> **Records supplied**
-------

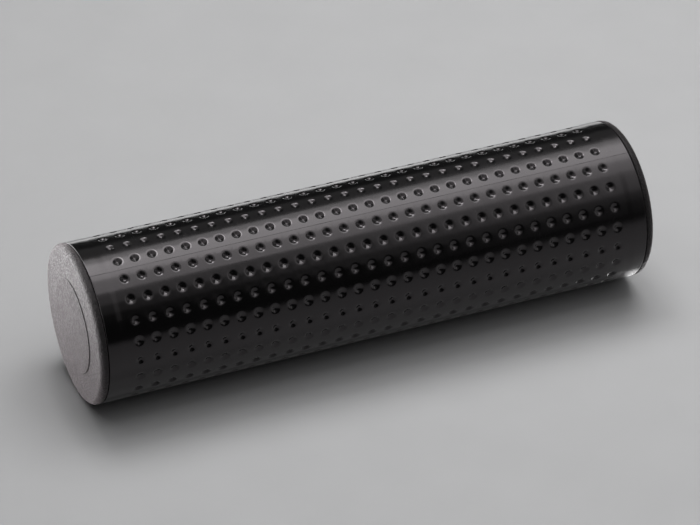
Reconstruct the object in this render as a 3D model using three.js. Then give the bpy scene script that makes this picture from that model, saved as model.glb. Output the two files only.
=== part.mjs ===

-------

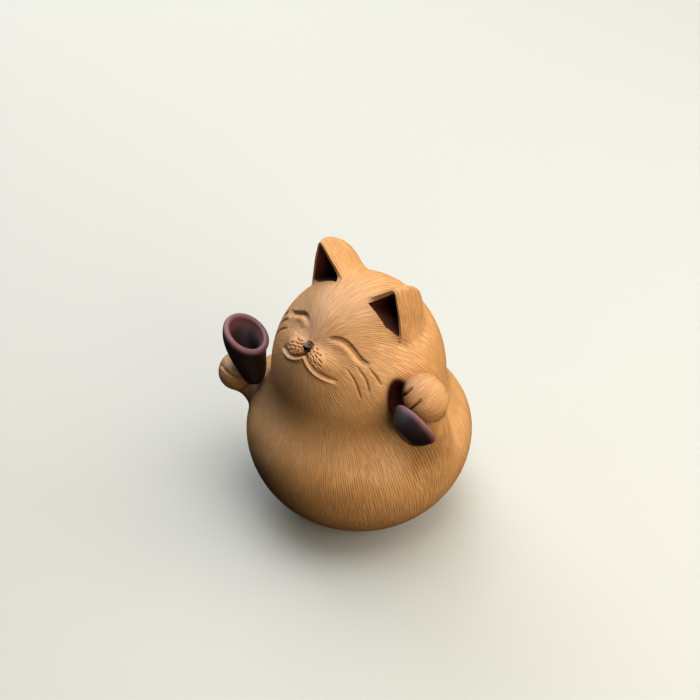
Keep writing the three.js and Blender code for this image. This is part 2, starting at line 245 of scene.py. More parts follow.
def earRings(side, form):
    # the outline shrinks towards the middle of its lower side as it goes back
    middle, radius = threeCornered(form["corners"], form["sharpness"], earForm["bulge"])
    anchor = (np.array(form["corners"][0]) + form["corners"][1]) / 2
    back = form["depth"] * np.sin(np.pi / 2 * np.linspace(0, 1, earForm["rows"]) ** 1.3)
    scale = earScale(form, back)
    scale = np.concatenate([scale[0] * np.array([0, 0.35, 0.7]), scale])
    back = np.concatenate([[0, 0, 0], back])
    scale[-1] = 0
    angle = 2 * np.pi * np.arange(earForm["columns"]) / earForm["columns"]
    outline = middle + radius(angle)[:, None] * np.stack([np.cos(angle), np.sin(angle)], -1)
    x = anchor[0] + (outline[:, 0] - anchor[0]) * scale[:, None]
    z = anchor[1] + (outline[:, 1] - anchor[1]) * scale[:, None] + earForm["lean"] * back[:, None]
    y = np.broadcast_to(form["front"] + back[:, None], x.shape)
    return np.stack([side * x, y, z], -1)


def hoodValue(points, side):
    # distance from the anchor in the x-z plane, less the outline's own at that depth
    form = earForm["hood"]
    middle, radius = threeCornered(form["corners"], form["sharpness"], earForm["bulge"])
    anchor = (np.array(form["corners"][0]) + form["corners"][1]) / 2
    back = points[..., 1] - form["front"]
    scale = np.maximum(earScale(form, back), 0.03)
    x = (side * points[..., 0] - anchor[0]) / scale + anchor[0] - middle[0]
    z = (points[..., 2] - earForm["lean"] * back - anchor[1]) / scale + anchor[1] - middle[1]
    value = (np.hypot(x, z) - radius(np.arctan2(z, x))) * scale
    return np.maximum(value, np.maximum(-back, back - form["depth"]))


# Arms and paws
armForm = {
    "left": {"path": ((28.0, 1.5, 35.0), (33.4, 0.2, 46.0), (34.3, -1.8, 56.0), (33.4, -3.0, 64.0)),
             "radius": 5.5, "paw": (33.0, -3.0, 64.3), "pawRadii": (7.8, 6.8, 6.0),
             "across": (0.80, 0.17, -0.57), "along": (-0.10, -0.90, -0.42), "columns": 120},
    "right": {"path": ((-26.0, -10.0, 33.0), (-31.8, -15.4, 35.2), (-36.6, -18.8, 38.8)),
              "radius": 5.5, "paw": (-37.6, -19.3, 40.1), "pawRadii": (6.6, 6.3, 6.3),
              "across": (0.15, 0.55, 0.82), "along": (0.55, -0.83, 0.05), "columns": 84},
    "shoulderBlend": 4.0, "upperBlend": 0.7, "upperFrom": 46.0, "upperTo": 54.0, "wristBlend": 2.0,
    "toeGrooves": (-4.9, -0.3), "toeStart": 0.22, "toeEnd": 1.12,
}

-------

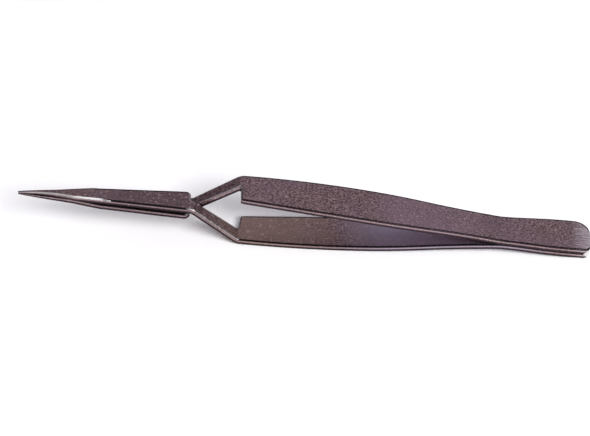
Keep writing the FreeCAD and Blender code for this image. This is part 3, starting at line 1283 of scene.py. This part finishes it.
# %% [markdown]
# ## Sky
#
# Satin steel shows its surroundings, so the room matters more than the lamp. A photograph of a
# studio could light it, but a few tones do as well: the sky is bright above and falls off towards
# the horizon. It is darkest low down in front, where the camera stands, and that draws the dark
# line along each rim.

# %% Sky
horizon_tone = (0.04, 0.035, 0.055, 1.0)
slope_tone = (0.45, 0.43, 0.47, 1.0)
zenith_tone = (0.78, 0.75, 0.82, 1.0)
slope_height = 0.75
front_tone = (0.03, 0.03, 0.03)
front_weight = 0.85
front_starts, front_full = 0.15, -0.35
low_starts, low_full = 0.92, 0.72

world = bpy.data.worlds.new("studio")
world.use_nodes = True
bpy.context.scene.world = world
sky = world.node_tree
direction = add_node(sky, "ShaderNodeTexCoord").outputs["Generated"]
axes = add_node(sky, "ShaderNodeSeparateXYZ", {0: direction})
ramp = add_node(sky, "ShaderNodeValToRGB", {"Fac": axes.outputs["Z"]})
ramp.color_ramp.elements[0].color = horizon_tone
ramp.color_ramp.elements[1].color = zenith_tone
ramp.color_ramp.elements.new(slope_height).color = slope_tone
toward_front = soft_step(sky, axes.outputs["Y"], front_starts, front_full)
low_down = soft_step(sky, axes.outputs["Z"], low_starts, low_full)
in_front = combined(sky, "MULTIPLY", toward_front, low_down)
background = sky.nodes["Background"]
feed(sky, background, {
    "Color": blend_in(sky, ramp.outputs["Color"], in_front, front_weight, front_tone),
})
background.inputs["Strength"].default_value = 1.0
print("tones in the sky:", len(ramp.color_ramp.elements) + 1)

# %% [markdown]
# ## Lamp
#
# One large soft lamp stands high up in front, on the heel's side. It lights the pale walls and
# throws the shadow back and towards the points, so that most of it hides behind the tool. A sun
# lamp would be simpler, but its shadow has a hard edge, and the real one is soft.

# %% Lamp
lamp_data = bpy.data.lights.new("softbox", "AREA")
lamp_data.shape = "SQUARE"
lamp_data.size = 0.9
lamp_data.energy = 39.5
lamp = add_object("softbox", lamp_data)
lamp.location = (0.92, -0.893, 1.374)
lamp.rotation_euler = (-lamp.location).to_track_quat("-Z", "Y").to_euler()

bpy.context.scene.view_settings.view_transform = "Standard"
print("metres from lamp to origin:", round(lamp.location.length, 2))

-------

> **Exercise task**
Copy out exactly the lines running from the one with "Keep writing the FreeCAD" to the one with "low_starts, low_full = 0.92, 0.72", including both ends, and nothing more.

> **Task output**
Keep writing the FreeCAD and Blender code for this image. This is part 3, starting at line 1283 of scene.py. This part finishes it.
# %% [markdown]
# ## Sky
#
# Satin steel shows its surroundings, so the room matters more than the lamp. A photograph of a
# studio could light it, but a few tones do as well: the sky is bright above and falls off towards
# the horizon. It is darkest low down in front, where the camera stands, and that draws the dark
# line along each rim.

# %% Sky
horizon_tone = (0.04, 0.035, 0.055, 1.0)
slope_tone = (0.45, 0.43, 0.47, 1.0)
zenith_tone = (0.78, 0.75, 0.82, 1.0)
slope_height = 0.75
front_tone = (0.03, 0.03, 0.03)
front_weight = 0.85
front_starts, front_full = 0.15, -0.35
low_starts, low_full = 0.92, 0.72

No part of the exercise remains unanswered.